Nul doute que cette rare légèreté a contribué à son immense renommée, comme elle a fait beaucoup de bien pour l’image de l’Académie. Sa présence pétillante dans les médias, sa bonne humeur, son esprit, sa parole de virtuose, montraient à quel point le talent et l’intelligence peuvent être enchanteurs et nourrissants. Et le sérieux de sa réflexion sur la vie, sur l’histoire, sur la littérature paraît souvent au détour d’une phrase. À propos de Claudel, par exemple : « Claudel est l’explosion superbe et presque monstrueuse d’une force brute et sainte. » Ou des limites de l’historien : « Demain expliquera peut-être aujourd’hui, mais il ne le comprendra plus. » Ou bien dans ce bon mot qui incite à regarder d’un autre œil l’ensemble de son œuvre : « La littérature, c’est du chagrin dominé par la grammaire. »

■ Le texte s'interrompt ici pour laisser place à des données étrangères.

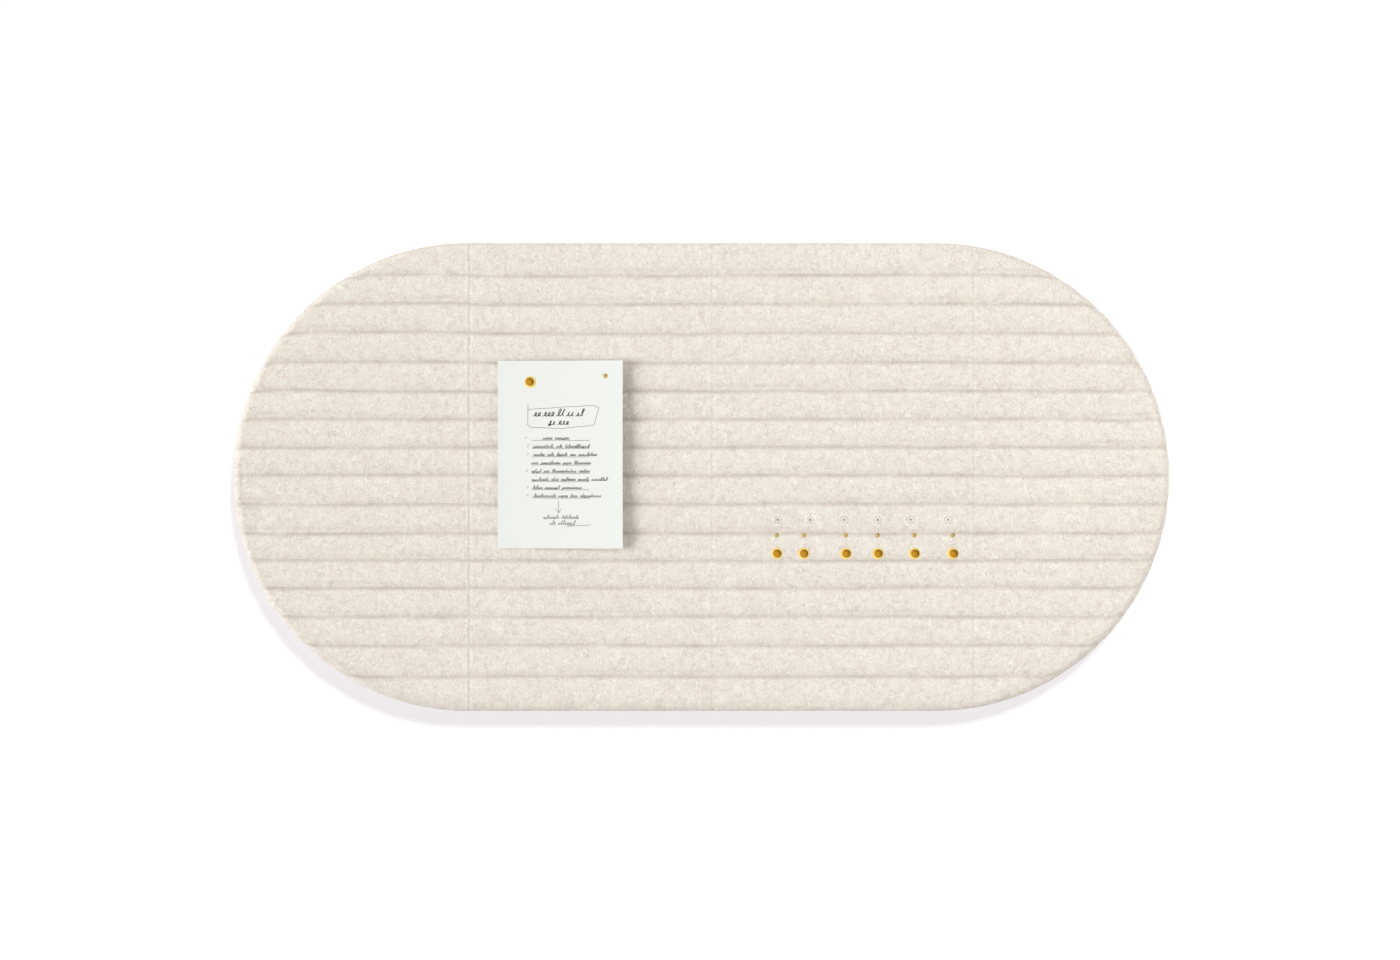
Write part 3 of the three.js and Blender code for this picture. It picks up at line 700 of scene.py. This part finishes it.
feltPieces = {"felt_left_end": "left_end_felt", "felt_centre_left": "centre_left_felt",
              "felt_centre_right": "centre_right_felt", "felt_right_end": "right_end_felt"}
feltBoxes = [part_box(node) for node in feltPieces]
seamPlaces = [(one[1].x + two[0].x) / 2 for one, two in zip(feltBoxes, feltBoxes[1:])]
for index, (node, pieceName) in enumerate(feltPieces.items()):
    panel = addPiece(pieceName, buildPanel(index, node, pieceName), "felt", "board", [node])
    print("felt panel:", pieceName, len(panel.data.polygons), "faces")


# Outlines, and solids turned about the depth axis
def arcPoints(centreX, centreY, radius, fromDegrees, toDegrees, steps):
    turns = [math.radians(fromDegrees + (toDegrees - fromDegrees) * step / steps)
             for step in range(steps + 1)]
    return [(centreX + radius * math.cos(turn), centreY + radius * math.sin(turn))
            for turn in turns]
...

Il représente dans la France contemporaine, et il représentera à l’avenir – tous le savent, tant sa façon d’être était claire et distincte – , l’idéal de l’honnête homme, raffiné, courtois, portant ses vastes connaissances, non pas comme un fardeau pour lui-même et une menace d’ennui pour les autres, mais comme source toujours vivante de pensée et de sagesse. Il regrettait le temps où les Français se tenaient pour « plus gais, plus charmants, plus cultivés » que les autres peuples, et il s’attachait à faire revivre cette gaieté intelligente dans une France qu’il trouvait morose et à la dérive. Il représente également l’ouverture au transcendant, à une époque qui, le craignant, estime s’en être débarrassé, même si Dieu demeurait pour lui une question sans réponse. On n’oubliera pas non plus qu’il milita pour qu’une femme entrât enfin à l’Académie, et l’histoire se souviendra de son célèbre et annonciateur « Madame ».

Jean d’Ormesson n’était pas solennel. Il se présentait comme « le Schweppes de la culture ». Nous qui ne sommes pas tenus à être modestes à sa place, dirions qu’il en était plutôt le champagne. Rappelons-nous son éternelle jeunesse. Méditons sur l’étrange dernier bienfait de sa « destinée » : paraîtra l’année prochaine son livre posthume, Et moi, je vis toujours. Et écoutons cette phrase qu’il prononça en réponse au discours de Marguerite Yourcenar : « Ma vie est jalonnée de quelques visages d’hommes et de femmes à qui je dois beaucoup et que je n’oublierai pas, jusqu’à mon dernier souffle. »

Offrons-lui l’hommage de notre silence.